The fill_value is not applied when both Series already contain the label. It only fills in for labels that are absent from one side of the operation.
Complete Method Reference
The table below maps each arithmetic operator to its equivalent Pandas method:
| Operation | Operator | Method |
|---|---|---|
| Addition | + | .add(other, fill_value=...) |
| Subtraction | - | .sub(other, fill_value=...) |
| Multiplication | * | .mul(other, fill_value=...) |
| Division | / | .div(other, fill_value=...) |
| Floor Division | // | .floordiv(other, fill_value=...) |
| Modulo | % | .mod(other, fill_value=...) |
| Power | ** | .pow(other, fill_value=...) |
Use the operator form for concise, readable code when you are confident the indices match. Use the method form when you need to handle missing indices gracefully with fill_value.
Scalar Operations (Broadcasting)
When you perform arithmetic between a Series and a single scalar value, the scalar is broadcast to every element:
import pandas as pd
s = pd.Series([10, 20, 30])
print(f"Add 5:\n{s + 5}\n")
print(f"Multiply by 2:\n{s * 2}\n")
print(f"Divide by 10:\n{s / 10}\n")
print(f"100 minus Series:\n{100 - s}\n")
Output:
Add 5:
0 15
1 25
2 35
dtype: int64
Multiply by 2:
0 20
1 40
2 60
dtype: int64
Divide by 10:
0 1.0
1 2.0
2 3.0
dtype: float64
100 minus Series:
0 90
1 80
2 70
dtype: int64
Scalar broadcasting works the same way regardless of operator direction. Both s * 2 and 2 * s produce identical results.

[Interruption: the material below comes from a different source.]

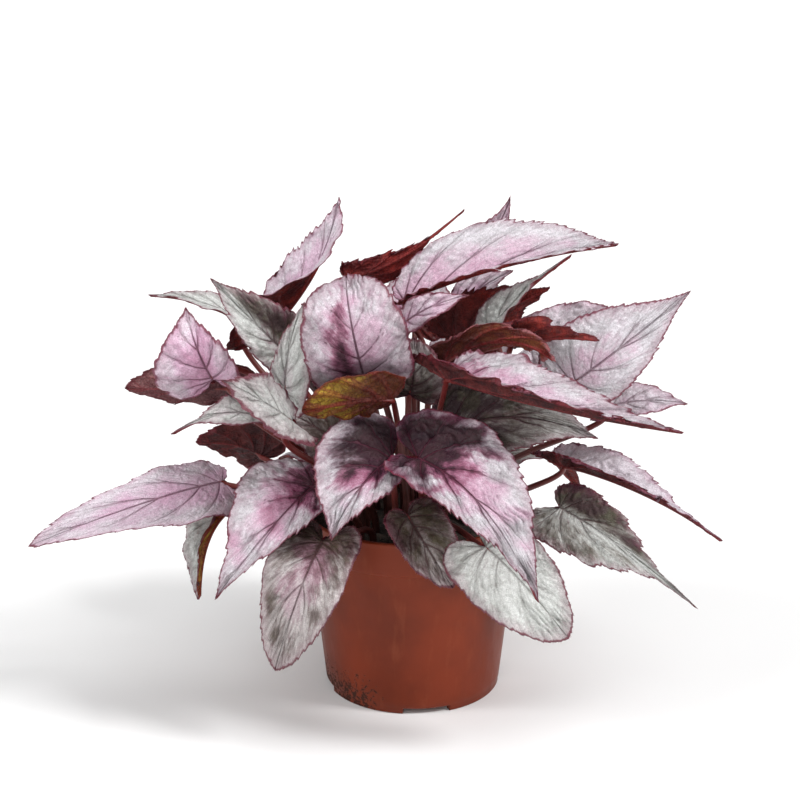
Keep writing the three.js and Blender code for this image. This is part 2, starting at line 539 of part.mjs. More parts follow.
// Potting soil fills the pot: a lumpy top, a side that follows the wall, and a plain hole for each stem.
function soilMesh() {
  const wallShare = (pot.bandHeight - soil.top) / (pot.bandHeight - pot.height);
  const innerAtBand = outerRadiusAt(pot.bandHeight) - pot.bandStep - pot.wall;
  const facetShare = Math.cos(Math.PI / pot.facets);
  const topRadius = lerp(innerAtBand, pot.rimRadius - pot.rimWidth, wallShare) * facetShare - 3 * soil.gap;
  const floorRadius = (outerRadiusAt(pot.floorTop) - pot.wall) * facetShare - 3 * soil.gap;
  const radii = [...soil.ringRadii, topRadius];
  const points = [new THREE.Vector3(0, 0, soil.top + soil.mound)];
  const ring = (radius, heightAt) => {
    for (let k = 0; k < soil.facets; k += 1) {
      const angle = (2 * Math.PI * k) / soil.facets;
      points.push(new THREE.Vector3(radius * Math.cos(angle), radius * Math.sin(angle), heightAt(k)));
    }
  };
  radii.forEach((radius, i) => {
    const rise = soil.mound * (1 - (radius / topRadius) ** 2);
    const lump = i === radii.length - 1 ? 0 : soil.lump;
    ring(radius, (k) => soil.top + rise + lump * chance(i, k));
  });
  ring(floorRadius, () => pot.floorTop + soil.gap);
  points.push(new THREE.Vector3(0, 0, pot.floorTop + soil.gap));
  const triangles = [];
  const last = points.length - 1;
  for (let k = 0; k < soil.facets; k += 1) {
    const next = (k + 1) % soil.facets;
    triangles.push([0, 1 + k, 1 + next]);
    for (let i = 0; i < radii.length; i += 1) {
      const start = 1 + i * soil.facets;
      triangles.push([start + k, start + soil.facets + k, start + soil.facets + next]);
      triangles.push([start + k, start + soil.facets + next, start + next]);
    }
    const floor = 1 + radii.length * soil.facets;
    triangles.push([floor + k, last, floor + next]);
  }
  let solid = solidFrom(meshGeometry(points, triangles));
  for (const shape of leaves) {
    const [x, y] = stemFoot(shape);
    const ends = [soil.top - stem.rootDepth - soil.gap, soil.top + 4 * soil.mound];
    const hole = tubeSolid(ends.map((z) => new THREE.Vector3(x, y, z)),
      ends.map(() => stem.footRadius + 1.6 * soil.gap), stem.sides);
    solid = solid.subtract(hole);
  }
  const mesh = new THREE.Mesh(geometryFrom(solid), new THREE.MeshStandardMaterial(soilColour));
  mesh.name = 'soil';
  return mesh;
}

// ---- the plant ----

const plant = new THREE.Group();
plant.add(potMesh(), soilMesh(), ...leaves.map(leafMesh));

const outline = new THREE.Box3().setFromObject(plant);
const middle = outline.getCenter(new THREE.Vector3());
plant.position.set(-middle.x, -middle.y, 0);

export default plant;
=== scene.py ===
import math

import bpy
import numpy as np
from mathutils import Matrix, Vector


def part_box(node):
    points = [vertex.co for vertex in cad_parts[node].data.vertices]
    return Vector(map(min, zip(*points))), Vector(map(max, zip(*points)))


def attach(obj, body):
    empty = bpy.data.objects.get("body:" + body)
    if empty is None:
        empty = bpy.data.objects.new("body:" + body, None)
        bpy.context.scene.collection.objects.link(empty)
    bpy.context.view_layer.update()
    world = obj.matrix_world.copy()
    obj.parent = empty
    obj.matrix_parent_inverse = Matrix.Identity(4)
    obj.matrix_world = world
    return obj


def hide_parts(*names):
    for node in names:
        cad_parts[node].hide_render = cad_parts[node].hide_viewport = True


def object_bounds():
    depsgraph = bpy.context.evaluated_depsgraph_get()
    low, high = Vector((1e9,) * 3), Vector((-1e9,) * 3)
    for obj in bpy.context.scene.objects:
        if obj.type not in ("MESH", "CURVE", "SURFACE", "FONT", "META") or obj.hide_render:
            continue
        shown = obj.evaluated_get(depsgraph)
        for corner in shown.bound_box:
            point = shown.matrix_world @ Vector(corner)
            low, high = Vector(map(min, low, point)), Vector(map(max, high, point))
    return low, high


# Looks of the potted rex begonia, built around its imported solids. Metres; leaf tables in millimetres.

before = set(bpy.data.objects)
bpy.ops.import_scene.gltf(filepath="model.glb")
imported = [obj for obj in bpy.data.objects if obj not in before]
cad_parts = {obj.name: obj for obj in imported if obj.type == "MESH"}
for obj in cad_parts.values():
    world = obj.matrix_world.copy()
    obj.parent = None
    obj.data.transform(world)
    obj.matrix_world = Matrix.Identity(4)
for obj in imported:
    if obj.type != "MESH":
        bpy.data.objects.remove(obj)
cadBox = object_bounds()
print("scene: frame loaded,", len(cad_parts), "nodes")

mm = 0.001
potLow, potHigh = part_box("pot")
# the leaves are placed from the pot's axis
potAxis = np.array([(potLow.x + potHigh.x) / 2, (potLow.y + potHigh.y) / 2, 0.0])

# how much of each colour the upper side bears, and how far it reaches: dark round the stem's end, along
# the veins and between them, and pink along the midrib
paints = {
    "pink": {"dark": 0.6, "darkReach": 0.5, "veinDark": 0.25, "between": 0.05, "pink": 0.7,
             "pinkReach": 0.8, "look": "pink"},
    "silver": {"dark": 0.55, "darkReach": 0.5, "veinDark": 0.3, "between": 0.2, "pink": 0.15,
               "pinkReach": 0.5, "look": "silver"},
    "plum": {"dark": 0.75, "darkReach": 0.9, "veinDark": 0.3, "between": 0.5, "pink": 0.25,
             "pinkReach": 0.6, "look": "plum"},
    "wine": {"dark": 0.7, "darkReach": 0.8, "veinDark": 0.3, "between": 0.3, "pink": 0.3,
             "pinkReach": 0.6, "look": "plum"},
}

# half outlines of a blade from the notch at the stem to the tip: (half widths, blade lengths)
outlines = {
    "heart": [(0, 0), (.2, -.2), (.56, -.27), (.9, -.1), (1, .18), (.88, .44), (.6, .66), (.27, .84),
              (.08, .95), (0, 1)],
    "blunt": [(0, 0), (.2, -.2), (.56, -.27), (.9, -.1), (1, .2), (.98, .45), (.84, .68), (.55, .87),
              (.24, .97), (0, 1)],
    "tailed": [(0, 0), (.22, -.18), (.6, -.24), (.92, -.08), (1, .16), (.84, .4), (.45, .6), (.14, .74),
               (.06, .88), (0, 1)],
    "oval": [(0, 0), (.16, -.04), (.42, -.02), (.74, .1), (.98, .32), (.97, .54), (.72, .74), (.34, .89),
             (.1, .97), (0, 1)],
}

leaves = {}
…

Practical Example: Calculating Profit Margins
Below is a realistic scenario that combines several arithmetic operations to compute profit and margin percentages from monthly revenue and cost data:
import pandas as pd
# Monthly sales data
revenue = pd.Series([1000, 1500, 1200], index=['Jan', 'Feb', 'Mar'])

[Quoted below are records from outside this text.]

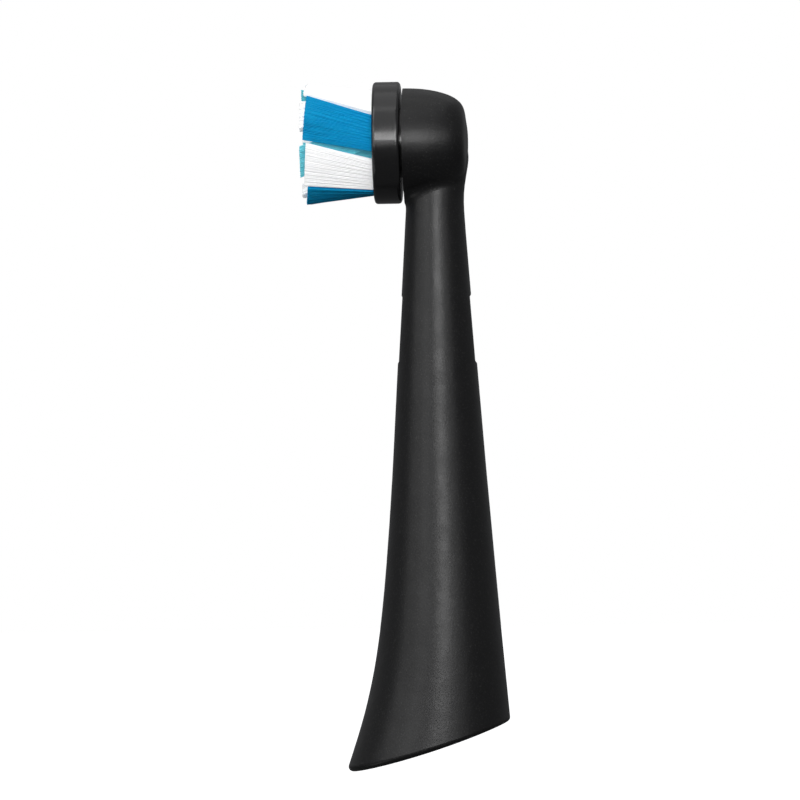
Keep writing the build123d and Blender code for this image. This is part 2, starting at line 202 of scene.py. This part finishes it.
def add_floor():
    """A plain pale floor that neither lights the object nor shows in it."""
    maker = Maker("floor", srgb(250, 250, 250), roughness=0.8)
    maker.drive("Base Color", maker.tint(maker.noise(4 * MM), srgb(250, 250, 250), srgb(248, 248, 248)))
    maker.set(Emission_Color=WHITE, Emission_Strength=FLOOR_GLOW)
    h, z = FLOOR_HALF, LOW.z - FLOOR_DROP
    corners = [(-h, -h, z), (h, -h, z), (h, h, z), (-h, h, z)]
    floor = add_mesh("floor", corners, [(0, 1, 2, 3)], maker.material)
    floor.visible_glossy = False
    floor.visible_diffuse = False


# ---- materials ----


def srgb(red, green, blue):
    """Linear colour from 0-255 screen values."""
    def linear(value):
        value /= 255
        return value / 12.92 if value <= 0.04045 else ((value + 0.055) / 1.055) ** 2.4
    return (linear(red), linear(green), linear(blue), 1.0)


class Maker:
    """A material on a Principled shader, with short calls for the nodes that the materials share."""

    def __init__(self, name, color, roughness, metallic=0.0):
        self.material = bpy.data.materials.new(name)
        self.material.use_nodes = True
        self.nodes = self.material.node_tree.nodes
        self.links = self.material.node_tree.links
        self.shader = self.nodes["Principled BSDF"]
        self.roughness = roughness
        self.set(Base_Color=color, Roughness=roughness, Metallic=metallic)
        self.coordinates = self.nodes.new("ShaderNodeTexCoord").outputs["Object"]

    def set(self, **values):
        """Sets the shader's sockets, whose names have _ for each space."""
        for name, value in values.items():
            self.shader.inputs[name.replace("_", " ")].default_value = value

    def drive(self, name, value):
        """Links value to the shader's socket."""
        self.links.new(value, self.shader.inputs[name])

    def noise(self, size, detail=2.0, stretch=(1, 1, 1)):
        """Noise whose grains are about size across."""
        mapping = self.nodes.new("ShaderNodeMapping")
        mapping.inputs["Scale"].default_value = stretch
        self.links.new(self.coordinates, mapping.inputs["Vector"])
        texture = self.nodes.new("ShaderNodeTexNoise")
        texture.inputs["Scale"].default_value = 1 / size
        texture.inputs["Detail"].default_value = detail
        self.links.new(mapping.outputs["Vector"], texture.inputs["Vector"])
        return texture.outputs["Fac"]

    def ramp(self, value, low, high, from_low=0.35, from_high=0.65):
        """Noise between from_low and from_high, spread from low to high."""
        spread = self.nodes.new("ShaderNodeMapRange")
        spread.inputs["From Min"].default_value = from_low
        spread.inputs["From Max"].default_value = from_high
        spread.inputs["To Min"].default_value = low
        spread.inputs["To Max"].default_value = high
        self.links.new(value, spread.inputs["Value"])
        return spread.outputs["Result"]

    def tint(self, value, first, second):
        """A colour between first and second by value."""
        mix = self.nodes.new("ShaderNodeMix")
        mix.data_type = "RGBA"
        mix.inputs["A"].default_value = first
        mix.inputs["B"].default_value = second
        self.links.new(value, mix.inputs["Factor"])
        return mix.outputs["Result"]

    def vary_roughness(self, value, less, more):
        """Roughness that runs from less below its plain value to more above it."""
        self.drive("Roughness", self.ramp(value, self.roughness - less, self.roughness + more))

    def bump(self, value, height, below=None):
        """Relief of that height, on top of the relief below it if there is one."""
        node = self.nodes.new("ShaderNodeBump")
        node.inputs["Strength"].default_value = 1.0
        node.inputs["Distance"].default_value = height
        self.links.new(value, node.inputs["Height"])
        if below is not None:
            self.links.new(below, node.inputs["Normal"])
        self.drive("Normal", node.outputs["Normal"])
        return node.outputs["Normal"]


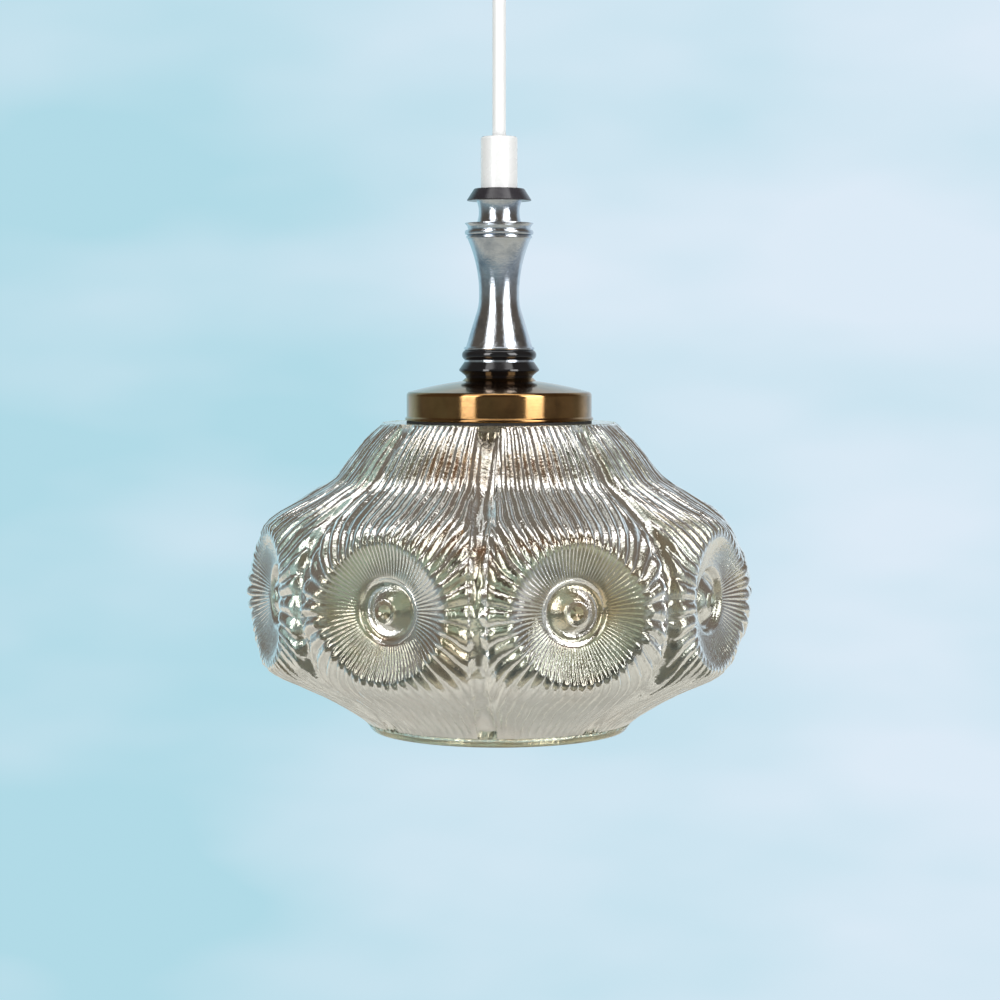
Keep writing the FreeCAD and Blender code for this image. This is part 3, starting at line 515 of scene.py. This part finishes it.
class Meridian:
    """The shade's side curve, looked up by the conformal height that keeps angles true."""

    def __init__(self):
        curve = catmull(SIDE, 12)[::-1]
        step = np.hypot(*np.diff(curve, axis=0).T)
        middle = (curve[1:, 0] + curve[:-1, 0]) / 2
        level = np.concatenate([[0.0], np.cumsum(step / middle)])
        zero = np.interp(0.0, curve[:, 1], level)
        self.level = level - zero
        self.radius = curve[:, 0]
        self.height = curve[:, 1]
        tangent = np.gradient(curve, axis=0)
        tangent /= np.linalg.norm(tangent, axis=1)[:, None]
        self.out = tangent[:, 1]
        self.up = -tangent[:, 0]
        self.bottom = self.level[0]
        self.top = self.level[-1]

    def at(self, level):
        """Radius, height and outward normal at a conformal height."""
        return [np.interp(level, self.level, row)
                for row in (self.radius, self.height, self.out, self.up)]


meridian = Meridian()


def hump(value, size, place, width):
    """A bell of the given size, centred on a place."""
    return size * np.exp(-(((value - place) / width) ** 2))


def swell_at(turn, level, flow, pitch, edge):
    """How far the ribs and the lobes stand off the plain side, in millimetres."""
    radius, height = meridian.at(level)[:2]
    distance = EYE_RADIUS * np.hypot(turn, level)
    wander = WANDER * np.sin(distance / 5.0 + 5.0 * flow) * smooth_step(34.0, 44.0, distance)
    phase = (flow * FINE_RIBS / 2 / (2 * math.pi) + wander) % 1.0 * 2 - 1
    rib_size = COARSE_HEIGHT + UNEVEN_HEIGHT * np.sin(flow * 11.0)
    coarse = (1 - phase ** 2) * rib_size * pitch * smooth_step(*COARSE_START, distance)
    settle = smooth_step(0.0, SETTLE_BOTTOM, (level - meridian.bottom) * radius)
    settle = settle * smooth_step(0.0, SETTLE_TOP, (meridian.top - level) * radius)
    middle = np.cos(np.clip(turn / PANEL_STEP, -0.5, 0.5) * math.pi) ** 2
    brow = hump(height, *UPPER_LOBE) + hump(height, *LOWER_LOBE)
    drop = FLANK_DROP * (1 - smooth_step(0.0, FLANK, edge))
    relief = hump(distance, *CREST) + LOBE * middle * brow + coarse - GROUND - drop
    return relief * settle


def shade_point(turn, level, flow, pitch, edge):
    """The outer surface, in millimetres, for one panel: turn and level place the point,
    flow is its direction from the eye, pitch the width of a coarse rib, edge the distance
    in from the panel's outline."""
    radius, height, out, up = meridian.at(level)
    distance = EYE_RADIUS * np.hypot(turn, level)
    bearing = np.arctan2(turn, level)
    fine_phase = (flow * FINE_RIBS / (2 * math.pi)) % 1.0 * 2 - 1
    fine = (1 - fine_phase ** 2) * FINE_HEIGHT * pitch * smooth_step(*FINE_START, distance)
    fine = fine * (1 - smooth_step(*FINE_END, distance))
    swell = swell_at(turn, level, flow, pitch, edge)
    body = np.stack([
        (radius + swell * out) * np.cos(turn),
        (radius + swell * out) * np.sin(turn),
        height + swell * up,
    ], axis=-1)
    depth = np.interp(distance, DISH[:, 0], DISH[:, 1]) + fine
    dish = np.stack([
        depth, distance * np.sin(bearing) * DISH_NARROWING, distance * np.cos(bearing)
    ], axis=-1)
    weight = (1 - smooth_step(*DISH_BLEND, distance))[..., None]
    return body * (1 - weight) + dish * weight


def spokes(count):
    """Every spoke of a panel as a fine table of places along it, with the number of its last
    place inside the outline."""
    flow = np.arange(count) / count * 2 * math.pi
    reach = np.linspace(0.0, 1.0, FLOW_STEPS)[None, :] ** 1.5 * FLOW_REACH
    spot = reach * np.exp(1j * flow)[:, None]
    path = FLOW_WIDTH / math.pi * np.arcsinh(spot * math.pi / FLOW_WIDTH)
    level = path.real
    turn = path.imag
    radius = np.interp(level, meridian.level, meridian.radius)
    half = PANEL_STEP / 2 - CHANNEL_HALF / radius
    inside = (np.abs(turn) < half) & (level < meridian.top) & (level > meridian.bottom)
    last = np.argmin(inside, axis=1) - 1
    return flow, turn, level, half, last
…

costs = pd.Series([600, 800, 700], index=['Jan', 'Feb', 'Mar'])
# Calculate profit
profit = revenue - costs
print("Profit:")
print(profit)
# Calculate margin percentage
margin = (profit / revenue) * 100
print("\nMargin (%):")
print(margin.round(1))
Output:
Profit:
Jan 400
Feb 700
Mar 500
dtype: int64
Margin (%):
Jan 40.0
Feb 46.7
Mar 41.7
dtype: float64
Because both Series share the same index (Jan, Feb, Mar), every operation aligns correctly without needing fill_value.
Handling Incomplete Data in Practice
Now suppose the cost data is missing for March but includes a new month:
import pandas as pd
revenue = pd.Series([1000, 1500, 1200], index=['Jan', 'Feb', 'Mar'])
costs = pd.Series([600, 800, 500], index=['Jan', 'Feb', 'Apr'])
# Wrong approach: using the operator directly
profit_wrong = revenue - costs
print("Profit (with NaN):")
print(profit_wrong)
Output:
Profit (with NaN):
Apr NaN
Feb 700.0
Jan 400.0
Mar NaN
dtype: float64
Both Mar and Apr become NaN because they are missing from one of the two Series. A better approach uses .sub() with a fill_value:
# Better approach: treat missing costs as 0
profit_safe = revenue.sub(costs, fill_value=0)
print("Profit (with fill_value=0):")
print(profit_safe)
Output:
Profit (with fill_value=0):
Apr -500.0
Feb 700.0
Jan 400.0
Mar 1200.0
dtype: float64
Now every month has a valid result. Mar is treated as having zero cost, and Apr is treated as having zero revenue.
Choosing the right fill_value depends on your domain. Using 0 for missing costs or revenue is sensible in many business contexts, but in other scenarios a different default (or explicitly keeping NaN and handling it later) might be more appropriate.
Summary
Pandas Series arithmetic is built on two core principles: element-wise computation and index-based alignment.
- Use standard operators (
+,-,*,/,//,%,**) for clean, readable code when indices match. - Switch to the equivalent methods (
.add(),.sub(),.mul(),.div(),.floordiv(),.mod(),.pow()) with thefill_valueparameter when you need to handle missing or mismatched indices gracefully. - Always remember that Pandas aligns by label, which prevents position-based mistakes but can introduce
NaNfor non-overlapping indices if you are not careful.